To do: Reproduce exactly and only the lines running from the one with "obj.parent = None" through the one with "# spacing, then", both end lines included.
----
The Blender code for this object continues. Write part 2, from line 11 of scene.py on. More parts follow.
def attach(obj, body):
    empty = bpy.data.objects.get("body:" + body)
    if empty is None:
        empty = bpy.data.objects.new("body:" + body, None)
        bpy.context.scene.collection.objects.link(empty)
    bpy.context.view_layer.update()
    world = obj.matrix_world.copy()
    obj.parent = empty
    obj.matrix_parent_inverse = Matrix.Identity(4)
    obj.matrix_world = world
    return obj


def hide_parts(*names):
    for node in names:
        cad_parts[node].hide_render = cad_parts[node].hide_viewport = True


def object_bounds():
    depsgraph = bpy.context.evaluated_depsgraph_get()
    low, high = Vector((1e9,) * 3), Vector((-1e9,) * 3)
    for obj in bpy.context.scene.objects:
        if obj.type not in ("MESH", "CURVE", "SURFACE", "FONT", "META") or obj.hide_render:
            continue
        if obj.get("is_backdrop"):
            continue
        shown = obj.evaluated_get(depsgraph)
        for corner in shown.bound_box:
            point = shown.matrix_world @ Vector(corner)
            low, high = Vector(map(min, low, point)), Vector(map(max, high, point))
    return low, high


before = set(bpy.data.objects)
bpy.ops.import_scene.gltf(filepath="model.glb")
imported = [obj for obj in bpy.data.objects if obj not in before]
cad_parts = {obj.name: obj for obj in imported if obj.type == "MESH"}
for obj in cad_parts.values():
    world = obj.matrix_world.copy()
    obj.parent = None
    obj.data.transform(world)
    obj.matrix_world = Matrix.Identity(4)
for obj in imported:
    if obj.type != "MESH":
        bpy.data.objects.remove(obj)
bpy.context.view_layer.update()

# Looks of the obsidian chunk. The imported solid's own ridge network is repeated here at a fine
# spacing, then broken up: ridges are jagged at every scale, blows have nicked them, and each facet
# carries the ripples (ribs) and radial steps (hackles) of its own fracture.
----
Response to the exercise:
    obj.parent = None
    obj.data.transform(world)
    obj.matrix_world = Matrix.Identity(4)
for obj in imported:
    if obj.type != "MESH":
        bpy.data.objects.remove(obj)
bpy.context.view_layer.update()

# Looks of the obsidian chunk. The imported solid's own ridge network is repeated here at a fine
# spacing, then broken up: ridges are jagged at every scale, blows have nicked them, and each facet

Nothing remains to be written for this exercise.